Today is American Diabetes Association Alert Day.
According to the American Diabetes Association, “Diabetes is a serious disease that strikes nearly 30 million children and adults in the United States, and more than a quarter of them—eight million—do not even know they have it. An additional 86 million have prediabetes, which puts them at high risk for developing type 2 diabetes. Unfortunately, diagnosis often comes 7 to 10 years after the onset of the disease, after disabling and even deadly complications have had time to develop. Therefore, early diagnosis is critical to successful treatment and delaying or preventing some of these complications such as heart disease, blindness, kidney disease, stroke, amputation and death.”
It’s important to remember the ways that exercise can help.
Angie Ferguson, an exercise physiologist, writes in News-Press.com that “physical activity plays a big role in maintaining blood glucose levels and management for diabetics.
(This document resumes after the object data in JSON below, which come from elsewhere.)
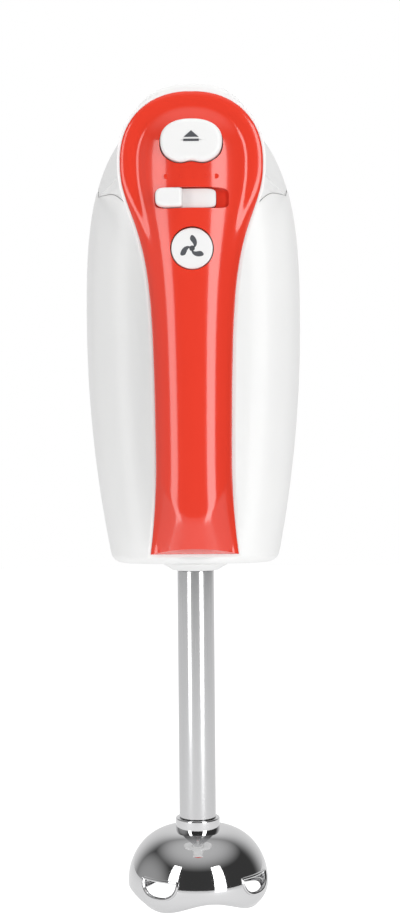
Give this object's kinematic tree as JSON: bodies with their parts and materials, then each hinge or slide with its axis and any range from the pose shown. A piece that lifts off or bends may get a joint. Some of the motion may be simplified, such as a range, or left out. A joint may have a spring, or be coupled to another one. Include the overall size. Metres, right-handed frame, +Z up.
{
  "type": "immersion blender",
  "caption": "Handheld mixer body with a C-shaped handle and a plug-in stainless blending stick ending in a vented, lobed bell over a rotating blade.",
  "frame": {"origin": "middle of the bounding box's bottom, level with the bell's rim", "axes": "+Z up along the motor and stick axis, with the bell at the bottom; -Y towards the handle's red face; X across, the outline being symmetric about X = 0"},
  "size_m": [0.0952, 0.1326, 0.3485],
  "materials": {
    "white_gloss": "moulded gloss",
    "red_gloss": "moulded high gloss",
    "button_white": "moulded satin",
    "polished_steel": "polished stainless steel",
    "brushed_steel": "fine brushed stainless steel",
    "plain_steel": "bare steel",
    "bronze": "sintered bronze",
    "copper": "enamelled copper wire",
    "nylon": "natural nylon",
    "dark_plastic": "moulded satin black",
    "carbon": "pressed carbon",
    "board": "green laminate",
    "seal_rubber": "moulded rubber"
  },
  "bodies": {
    "mixer_body": {"base_shell": "white_gloss", "upper_housing": "white_gloss", "handle_shell": "white_gloss", "handle_cover": "red_gloss", "stick_socket": "nylon", "cord_gland": "dark_plastic", "housing_screw_1": "plain_steel", "housing_screw_2": "plain_steel", "housing_screw_3": "plain_steel", "housing_screw_4": "plain_steel", "slide_track": "button_white", "switch_block": "dark_plastic", "circuit_board": "board", "blend_switch": "dark_plastic", "eject_guide": "nylon", "eject_spring": "plain_steel", "blend_spring": "plain_steel", "stator_core": "plain_steel", "field_coil_front": "copper", "field_coil_back": "copper", "rear_bracket": "plain_steel", "front_bracket": "plain_steel", "rear_bearing": "bronze", "front_bearing": "bronze", "brush_holder_left": "bronze", "brush_holder_right": "bronze", "carbon_brush_left": "carbon", "carbon_brush_right": "carbon", "gearbox_frame": "plain_steel", "gearbox_cover": "plain_steel"},
    "rotor": {"rotor_shaft": "plain_steel", "armature_core": "plain_steel", "armature_winding_rear": "copper", "armature_winding_front": "copper", "commutator": "copper", "cooling_fan": "nylon", "worm": "bronze", "drive_coupling": "nylon"},
    "beater_drive_left": {"worm_wheel_left": "nylon", "beater_spindle_left": "plain_steel"},
    "beater_drive_right": {"worm_wheel_right": "nylon", "beater_spindle_right": "plain_steel"},
    "ejector": {"eject_button": "button_white", "eject_rod": "nylon", "ejector_yoke": "nylon"},
    "speed_switch": {"speed_knob": "button_white"},
    "blend_key": {"blend_button": "button_white"},
    "stick": {"stick_cap": "white_gloss", "stick_tube": "brushed_steel", "bell_guard": "polished_steel", "upper_bush": "seal_rubber", "lower_bush": "nylon", "shaft_seal": "seal_rubber"},
    "stick_drive": {"drive_shaft": "plain_steel", "driven_coupling": "nylon", "blade_spacer": "brushed_steel", "blade": "brushed_steel", "blade_nut": "brushed_steel"}
  },
  "joints": [
    {"name": "motor_spin", "type": "hinge", "parent": "mixer_body", "child": "rotor", "pos_m": [0, 0.02125, 0.18], "axis": [0, 0, 1], "continuous": true},
    {"name": "beater_left_spin", "type": "hinge", "parent": "mixer_body", "child": "beater_drive_left", "pos_m": [-0.0199, 0.02125, 0.306], "axis": [0, -1, 0], "continuous": true},
    {"name": "beater_right_spin", "type": "hinge", "parent": "mixer_body", "child": "beater_drive_right", "pos_m": [0.0199, 0.02125, 0.306], "axis": [0, -1, 0], "continuous": true},
    {"name": "eject_press", "type": "slide", "parent": "mixer_body", "child": "ejector", "axis": [0, 1, 0], "range_m": [0, 0.006], "stiffness_N_per_m": 500, "springref_m": -0.006, "deforming": ["eject_spring"]},
    {"name": "speed_slide", "type": "slide", "parent": "mixer_body", "child": "speed_switch", "axis": [1, 0, 0], "range_m": [0, 0.018]},
    {"name": "blend_press", "type": "slide", "parent": "mixer_body", "child": "blend_key", "axis": [0, 1, 0], "range_m": [0, 0.0025], "stiffness_N_per_m": 500, "springref_m": -0.003, "deforming": ["blend_spring"]},
    {"name": "stick_release", "type": "slide", "parent": "mixer_body", "child": "stick", "axis": [0, 0, -1], "range_m": [0, 0.05]},
    {"name": "blade_spin", "type": "hinge", "parent": "stick", "child": "stick_drive", "pos_m": [0, 0.02125, 0.1], "axis": [0, 0, 1], "continuous": true}
  ],
  "couplings": [
    {"joint": "blade_spin", "follows": "motor_spin", "ratio": 1},
    {"joint": "beater_left_spin", "follows": "motor_spin", "ratio": 0.041667},
    {"joint": "beater_right_spin", "follows": "motor_spin", "ratio": -0.041667}
  ]
}
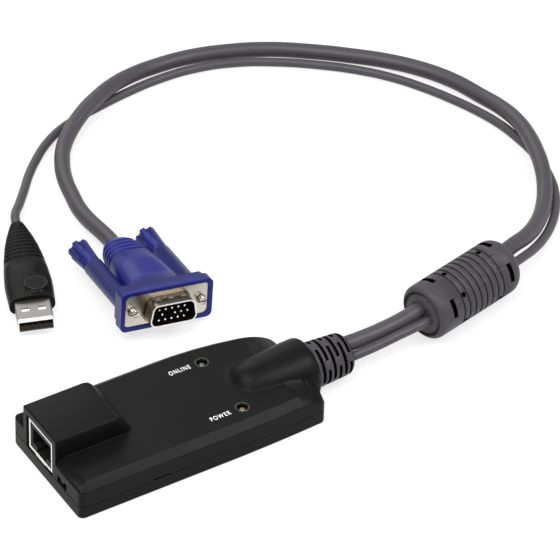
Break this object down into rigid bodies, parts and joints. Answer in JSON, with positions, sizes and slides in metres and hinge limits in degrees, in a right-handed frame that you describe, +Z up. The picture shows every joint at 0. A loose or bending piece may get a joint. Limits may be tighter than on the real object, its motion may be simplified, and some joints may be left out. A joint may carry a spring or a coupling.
{
  "type": "usb kvm adapter",
  "caption": "Flat adapter housing with a network socket at one end, and two cords through a ferrite to a video plug with thumbscrews and a data plug.",
  "frame": {"origin": "middle of the housing's underside, with the cords and their plugs left out", "axes": "+X along the housing towards the cords, +Y towards the side that the plugs lie on, +Z up"},
  "size_m": [0.2351, 0.1937, 0.021],
  "materials": {
    "housing": "satin",
    "board": "satin",
    "chips": "matte",
    "bright_steel": "satin",
    "black_plastic": "matte",
    "contact_gold": "polished",
    "green_lens": "gloss",
    "amber_lens": "gloss",
    "white_plastic": "satin",
    "wire_insulation": "satin",
    "dark_steel": "satin",
    "grey_moulding": "matte",
    "ferrite": "matte",
    "cord_jacket": "satin",
    "blue_moulding": "satin",
    "nickel": "satin",
    "black_moulding": "satin"
  },
  "bodies": {
    "adapter": {"top_cover": "housing", "bottom_cover": "housing", "circuit_board": "board", "board_chips": "chips", "jack_shield": "bright_steel", "jack_insert": "black_plastic", "jack_contacts": "contact_gold", "online_led": "green_lens", "power_led": "amber_lens", "led_spacers": "black_plastic", "switch_case": "bright_steel", "cord_header": "white_plastic", "core_wires": "wire_insulation", "cord_ties": "white_plastic", "case_screws": "dark_steel", "strain_relief": "grey_moulding", "ferrite_sleeve": "grey_moulding", "ferrite_core": "ferrite", "vga_cord": "cord_jacket", "usb_cord": "cord_jacket", "vga_hood": "blue_moulding", "vga_shell": "nickel", "vga_insulator": "black_plastic", "vga_pins": "contact_gold", "usb_boot": "black_moulding", "usb_shell": "bright_steel", "usb_tongue": "black_plastic", "usb_contacts": "contact_gold"},
    "slider": {"switch_slider": "black_plastic"},
    "left_float": {"left_clip": "nickel"},
    "left_screw": {"left_thumbscrew": "blue_moulding"},
    "right_float": {"right_clip": "nickel"},
    "right_screw": {"right_thumbscrew": "blue_moulding"}
  },
  "joints": [
    {"name": "switch_slide", "type": "slide", "parent": "adapter", "child": "slider", "axis": [0, -1, 0], "range_m": [0, 0.002]},
    {"name": "left_screw_slide", "type": "slide", "parent": "adapter", "child": "left_float", "axis": [0.0917, 0.9883, -0.1219], "range_m": [0, 0.004]},
    {"name": "left_screw_turn", "type": "hinge", "parent": "left_float", "child": "left_screw", "pos_m": [0.01054, 0.04671, 0.0116], "axis": [0.0917, 0.9883, -0.1219], "continuous": true},
    {"name": "right_screw_slide", "type": "slide", "parent": "adapter", "child": "right_float", "axis": [0.0917, 0.9883, -0.1219], "range_m": [0, 0.004]},
    {"name": "right_screw_turn", "type": "hinge", "parent": "right_float", "child": "right_screw", "pos_m": [0.03526, 0.04409, 0.009], "axis": [0.0917, 0.9883, -0.1219], "continuous": true}
  ]
}
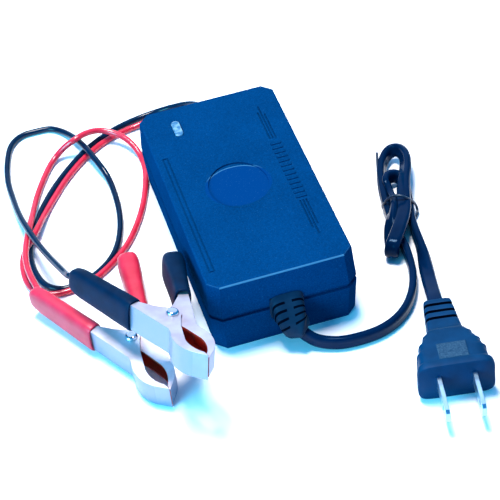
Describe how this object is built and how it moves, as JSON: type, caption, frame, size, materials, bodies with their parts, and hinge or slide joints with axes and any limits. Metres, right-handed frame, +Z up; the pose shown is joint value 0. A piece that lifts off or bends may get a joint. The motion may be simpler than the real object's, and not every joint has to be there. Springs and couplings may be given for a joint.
{
  "type": "car battery charger",
  "caption": "Compact mains battery charger brick with a moulded blue case, a tied flat cord to a two-blade plug, and red and black leads to sprung battery clips.",
  "frame": {"origin": "middle of the case's underside", "axes": "+Z up, +Y along the case from the mains cord's end to the clip leads' end, +X across the case to the right seen from the mains end"},
  "size_m": [0.1633, 0.2195, 0.0362],
  "materials": {
    "case_plastic": "fine spark-eroded grain",
    "gland_rubber": "satin",
    "lens": "clear, slightly frosted",
    "screw_steel": "zinc plated",
    "board": "solder mask",
    "ceramic": "dipped coating",
    "glass_tube": "clear",
    "cap_metal": "plated",
    "film_yellow": "moulded",
    "ferrite": "sintered",
    "copper": "enamelled copper wire",
    "chip_black": "moulded epoxy",
    "can_sleeve": "shrink sleeve",
    "tape_yellow": "polyester tape",
    "heatsink": "mill finish",
    "sheet": "fish paper",
    "led_red": "clear tinted",
    "wire_skin": "pvc",
    "cord_pvc": "extruded pvc",
    "tie_pvc": "coated wire",
    "plug_pvc": "moulded pvc",
    "blade_metal": "nickel plated",
    "lead_red": "extruded pvc",
    "lead_black": "extruded pvc",
    "clip_steel": "copper-flashed, bright plated steel",
    "rivet_metal": "bright plated",
    "spring_steel": "spring wire",
    "sleeve_red": "dipped pvc",
    "sleeve_black": "dipped pvc"
  },
  "bodies": {
    "charger": {"top_cover": "case_plastic", "bottom_case": "case_plastic", "case_screws": "screw_steel", "led_lens": "lens", "status_led": "led_red", "mains_strain_relief": "gland_rubber", "lead_grommet": "gland_rubber", "circuit_board": "board", "board_screws": "screw_steel", "fuse_glass": "glass_tube", "fuse_caps": "cap_metal", "thermistor": "ceramic", "x_capacitor": "film_yellow", "line_choke_core": "ferrite", "line_choke_windings": "copper", "bridge_rectifier": "chip_black", "bulk_capacitor": "can_sleeve", "transformer_core": "ferrite", "transformer_winding": "tape_yellow", "transformer_pin_rails": "chip_black", "primary_heatsink": "heatsink", "switching_transistor": "chip_black", "controller_chip": "chip_black", "optocoupler": "chip_black", "y_capacitor": "ceramic", "secondary_heatsink": "heatsink", "output_diode": "chip_black", "output_capacitors": "can_sleeve", "output_choke": "copper", "output_choke_core": "ferrite", "insulation_sheet": "sheet", "mains_core_wires": "wire_skin", "output_core_wires": "wire_skin", "mains_cord_run": "cord_pvc", "mains_cord_hank": "cord_pvc", "mains_cord_tail": "cord_pvc", "twist_tie": "tie_pvc", "plug_body": "plug_pvc", "plug_blades": "blade_metal", "red_lead": "lead_red", "black_lead": "lead_black", "red_clip_fixed_jaw": "clip_steel", "red_clip_rivet": "rivet_metal", "red_clip_spring": "spring_steel", "red_clip_fixed_sleeve": "sleeve_red", "red_clip_wire_crimp": "clip_steel", "black_clip_fixed_jaw": "clip_steel", "black_clip_rivet": "rivet_metal", "black_clip_spring": "spring_steel", "black_clip_fixed_sleeve": "sleeve_black", "black_clip_wire_crimp": "clip_steel"},
    "red_clip_jaw": {"red_clip_moving_jaw": "clip_steel", "red_clip_moving_sleeve": "sleeve_red"},
    "black_clip_jaw": {"black_clip_moving_jaw": "clip_steel", "black_clip_moving_sleeve": "sleeve_black"}
  },
  "joints": [
    {"name": "red_clip", "type": "hinge", "parent": "charger", "child": "red_clip_jaw", "pos_m": [-0.05632, -0.04479, 0.00684], "axis": [-0.0241, -0.0576, 0.998], "range_deg": [0, 30], "stiffness_Nm_per_rad": 0.06, "springref_deg": -20.05, "deforming": ["red_clip_spring"]},
    {"name": "black_clip", "type": "hinge", "parent": "charger", "child": "black_clip_jaw", "pos_m": [-0.0432, -0.06001, 0.02694], "axis": [0.1763, 0.1752, 0.9686], "range_deg": [0, 30], "stiffness_Nm_per_rad": 0.06, "springref_deg": -20.05, "deforming": ["black_clip_spring"]}
  ]
}
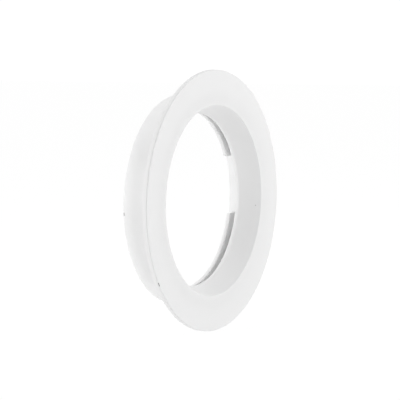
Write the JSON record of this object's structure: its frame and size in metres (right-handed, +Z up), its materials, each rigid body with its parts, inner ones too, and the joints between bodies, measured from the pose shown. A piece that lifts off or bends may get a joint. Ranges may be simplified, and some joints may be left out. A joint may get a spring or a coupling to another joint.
{
  "type": "toilet flange",
  "caption": "White plastic flange ring with a tapered throat and a thin rear collar holding inward twist-lock lugs, to seat a toilet outlet over a waste opening.",
  "frame": {"origin": "on the ring's axis, at the plane of the flange's back face, where the collar starts", "axes": "+Y along the ring's axis from the flange to the collar's rear edge, front face towards -Y, +Z up"},
  "size_m": [0.1524, 0.0247, 0.1524],
  "materials": {
    "face_plastic": "satin moulded white",
    "collar_plastic": "satin moulded white"
  },
  "bodies": {
    "root": {"face_ring": "face_plastic", "lock_collar": "collar_plastic"}
  },
  "joints": []
}
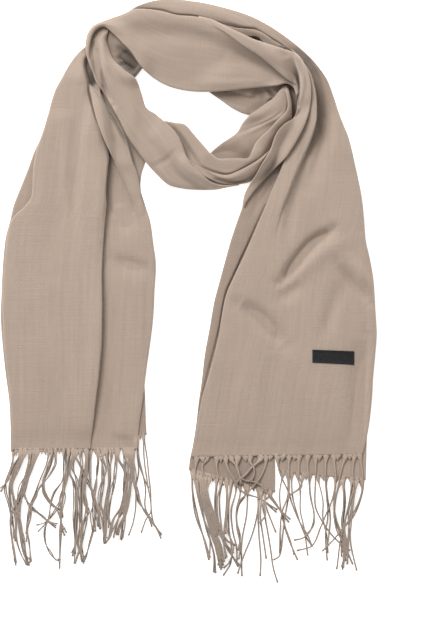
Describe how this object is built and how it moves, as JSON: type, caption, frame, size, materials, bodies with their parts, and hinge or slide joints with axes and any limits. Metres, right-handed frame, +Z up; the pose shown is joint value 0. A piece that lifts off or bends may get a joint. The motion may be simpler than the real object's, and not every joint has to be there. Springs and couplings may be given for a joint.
{
  "type": "fringed shawl laid flat",
  "caption": "Long plain woven shawl with twisted fringe at both ends, wrapped once round a neck opening and laid flat with two tails.",
  "frame": {"origin": "on the surface the shawl lies on, below the middle of its outline in plan", "axes": "+Z up from the surface, +Y along the shawl from the fringes to the neck loop, +X towards the tail with the label"},
  "size_m": [0.4312, 0.6652, 0.0293],
  "materials": {
    "cloth": "fine plain weave with light slubs, soft matte nap, taupe",
    "yarn": "twisted matte yarn, taupe",
    "label": "close woven satin tape, black, blank"
  },
  "bodies": {
    "root": {"left_tail_back": "cloth", "left_tail_edge": "cloth", "left_tail_inner": "cloth", "left_tail_front": "cloth", "left_tail_fold": "cloth", "arch_layer": "cloth", "neck_layer": "cloth", "right_tail_back": "cloth", "right_tail_side": "cloth", "right_tail_front": "cloth", "neck_sliver": "cloth", "loop_right_arm": "cloth", "loop_bottom": "cloth", "loop_second_fold": "cloth", "loop_left_arm": "cloth", "neck_band": "cloth", "shoulder_fold": "cloth", "label": "label", "fringe_left_back": "yarn", "fringe_left_edge": "yarn", "fringe_left_inner": "yarn", "fringe_left_front": "yarn", "fringe_right_back": "yarn", "fringe_right_side": "yarn", "fringe_right_front": "yarn"}
  },
  "joints": []
}
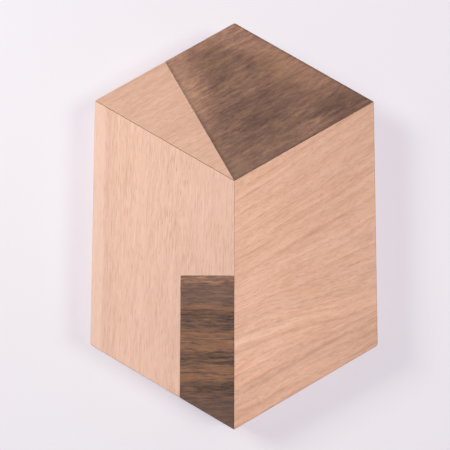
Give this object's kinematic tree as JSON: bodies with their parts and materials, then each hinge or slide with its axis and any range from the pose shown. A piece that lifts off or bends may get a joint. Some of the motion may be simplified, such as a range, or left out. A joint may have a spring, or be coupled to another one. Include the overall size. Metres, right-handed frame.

Exercise helps by controlling weight, lowering blood cholesterol, reducing the risk of heart disease, reducing stress and most importantly, can help insulin work in the body more effectively. Recommended types of effective exercises for someone with diabetes include walking, swimming, dancing, water aerobics and cycling.”
“If you are a newly diagnosed diabetic starting an exercise program, keep a few safety guidelines in mind. First, avoid any exercise that may cause sudden postural changes as this may lead to changes in blood pressure problems. Also, be cognoscente of blood glucose levels, both before and after exercise and always include an extended warm up and cool down.”
“Remember, the majority of the people with diabetes, 85-90 percent are type 2, which is directly related to unhealthy lifestyle factors. It’s up to you to make a positive change and become a statistic for healthy living instead!”
The American Diabetes Association offers an online Type 2 Diabetes Risk Test.
Wellness Works Hub reports information on a new “study published in the journal Stem Cell Reports, researchers reveal how a combination of stem cell transplantation and antidiabetic medication successfully treated mice with type 2 diabetes.”